Currently productive oil and gas-bearing rocks can be divided into three groups of common character. Group I is composed of oil- and associated gas-bearing deeply buried overpressured Tertiary rocks that are characterized by reservoirs whose in situ matrix permeability values are near, and are commonly below, 0.1 md and whose porosity values (most porosity being secondary) average 5 percent, ranging from 3 to 10 percent. These strata contain natural open fracture networks and transmissivity (T = permeability × height) values through producing intervals that are commonly high. Group II rocks are characterized by combined primary and secondary porosity values of 10 to 16 percent in normally pressured Tertiary oil and associated gas reservoirs whose matrix permeability values may be as high as 1 d. Transmissivity values for such sequences can be relatively high because of their high matrix permeability. Group III rocks include normally pressurred? Tertiary and Cretaceous sandstone reservoirs that commonly contain nonassociated gas and have porosity values ranging from 8 to 16 percent, but whose in situ permeability throughout the pay or gas producing section is 0.1 md or less to gas (exclusive of fracture permeability). Transmissivity values for low-permeability but productive tight-gas intervals are very low because of relatively few natural open fractures.

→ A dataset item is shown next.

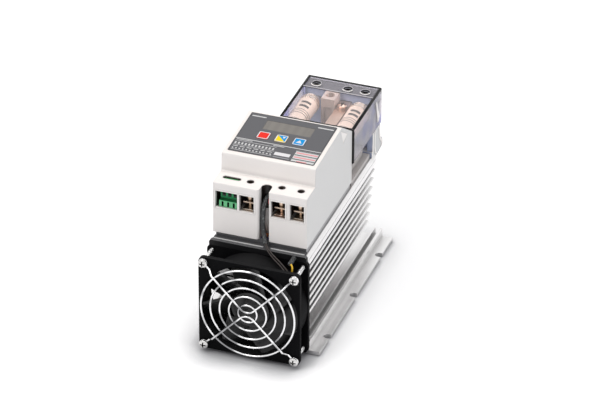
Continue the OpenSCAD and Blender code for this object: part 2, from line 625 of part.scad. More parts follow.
// tinted rear end of the cover, over the terminal screws
module cover_band() color([0.5, 0.5, 0.55, 0.5]) place() difference() {
    box([cover_x0, cover_x1], [band_y, 221.6], [band_z, cover_z]);
    box([cover_x0 + cover_t, cover_x1 - cover_t], [band_y - 1, 221.6 - 1.7], [band_z - 1, cover_z - cover_t]);
    box([cover_x0 + cover_t, cover_x1 - cover_t], [219, 223], [band_z - 1, 151.5]);
    for (x = rear_poles) rod_z(x, 210, cover_z - 3, cover_z + 1, driver_r);
}

heatsink();
carrier_plate();
carrier_screws();
air_baffle();
housing_shell();
label_overlay();
display_window();
display_module();
panel_board();
board_screws();
key_switches();
power_board();
power_parts();
scr_left();
scr_right();
scr_bases();
scr_screws();
line_bars();
load_bars();
tag_bolts();
green_header();
clamp_washers();
clamp_screws();
heat_cutout();
slot_contact();
fan_frame();
fan_stator();
fan_bearing();
finger_guard();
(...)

Channel sandstone units are the principal reservoirs for both oil and gas in the Uinta Basin although both are produced from lacustrine sandstone turbidites and inversely graded siliciclastic and carbonate bars as well. The size of individual channel sandstone bodies (and therefore reservoir units) on the basin’s south margin is largely dependent upon induration of the substrate across which streams flowed.

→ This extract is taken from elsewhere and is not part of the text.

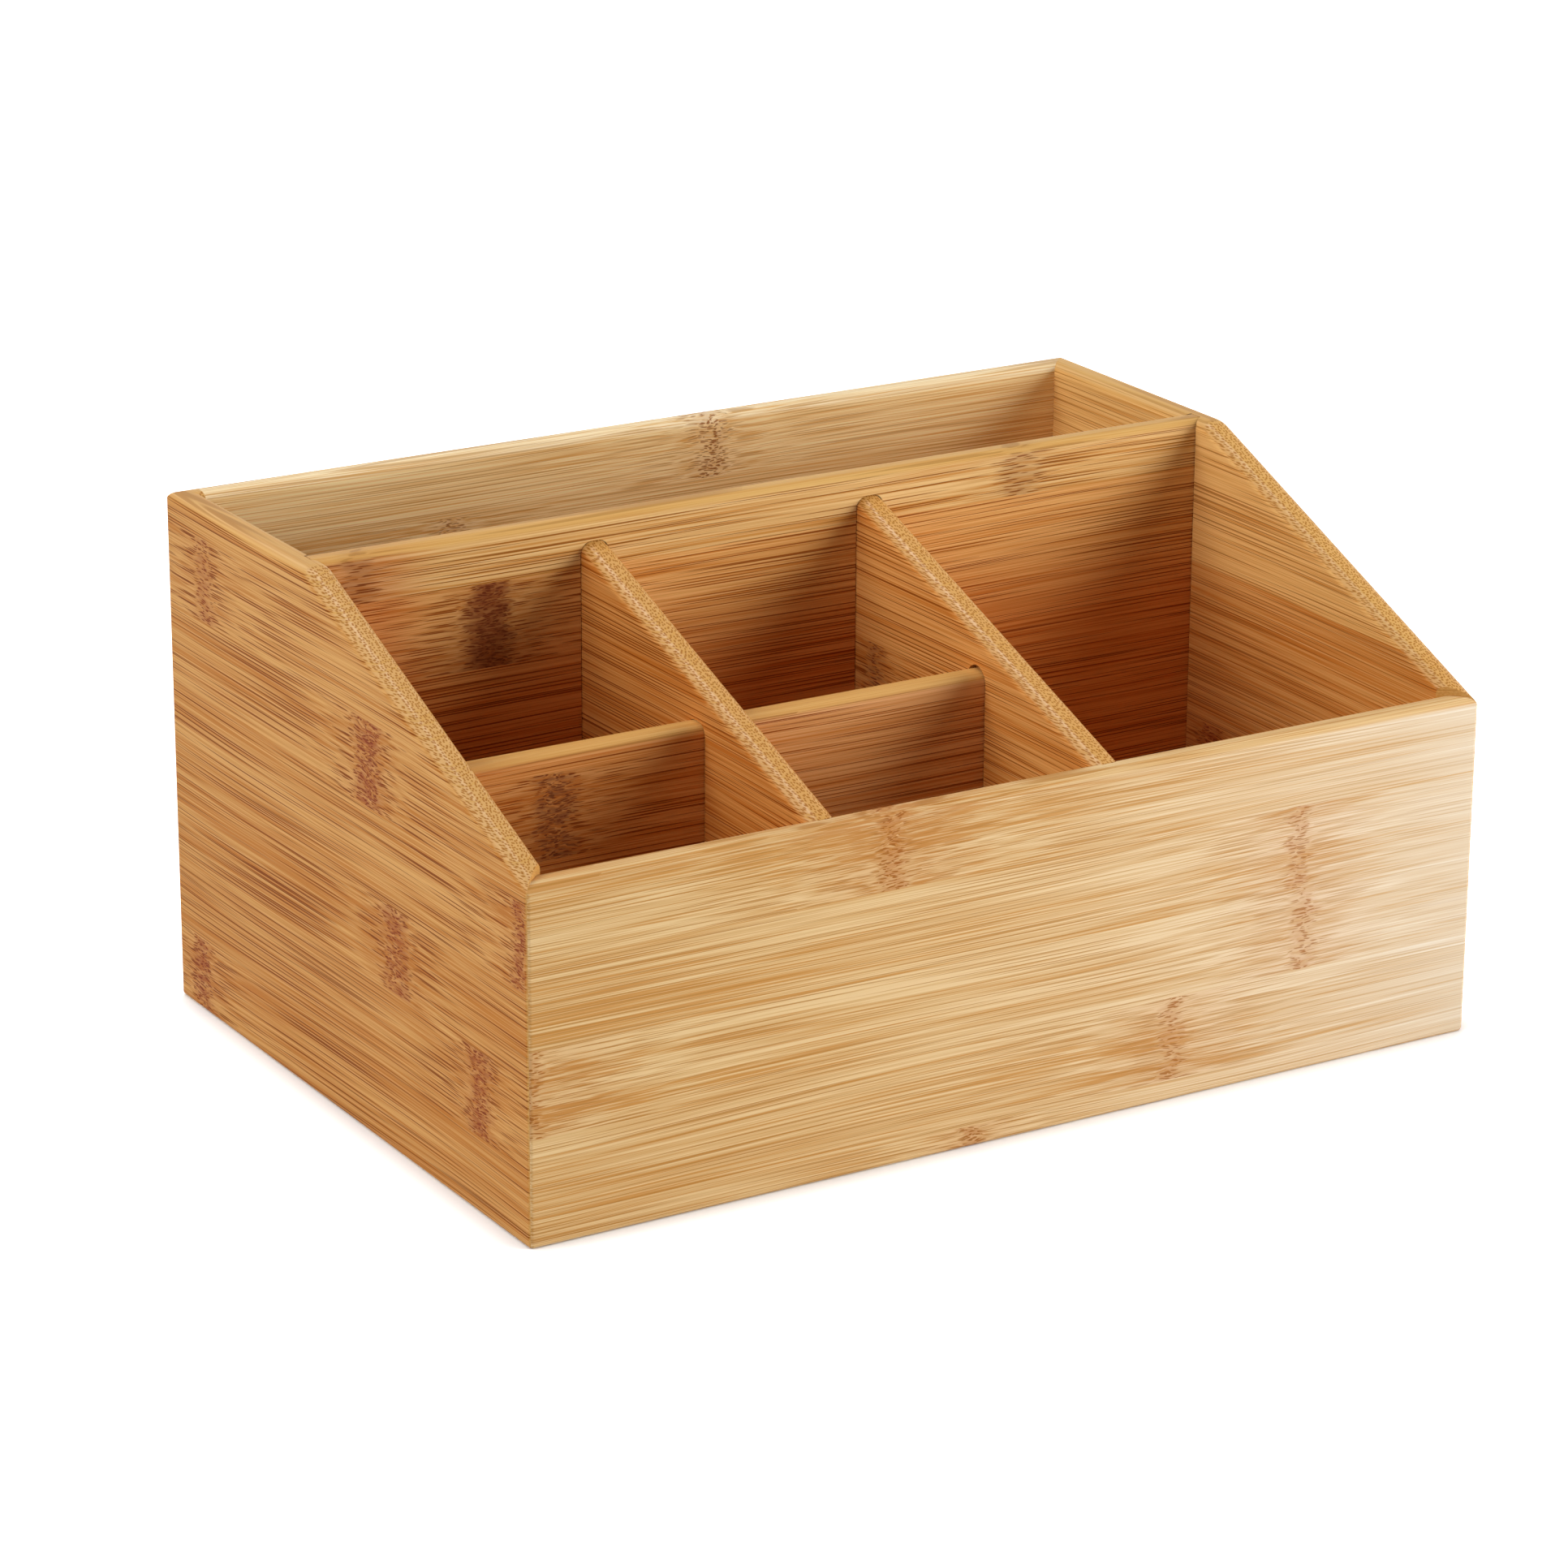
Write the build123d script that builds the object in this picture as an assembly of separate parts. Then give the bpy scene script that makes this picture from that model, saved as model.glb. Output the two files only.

Many open fractures within overpressured Tertiary strata are probably the result of the rapid and ongoing generation of hydrocarbons within the largely impermeable subsurface rock cell. Projection of maturity values and fluid-pressure data to undrilled parts of the basin, and the current subsurface temperatures indicate the probability of regional, overpressured, gas accumulation in Cretaceous strata of the north-central part of the basin, where gas generation is likely to be occurring at present. Geochemical indicators indicate an eastward direction of oil and gas migration which is the same as that for fluid flow as interpreted from fluid-pressure data. In the eastern and southern parts of the basin, some nonassociated gas has migrated upward from Cretaceous source rocks through a permeable network of faults and fractures into the Mesaverde Group and Wasatch Formation.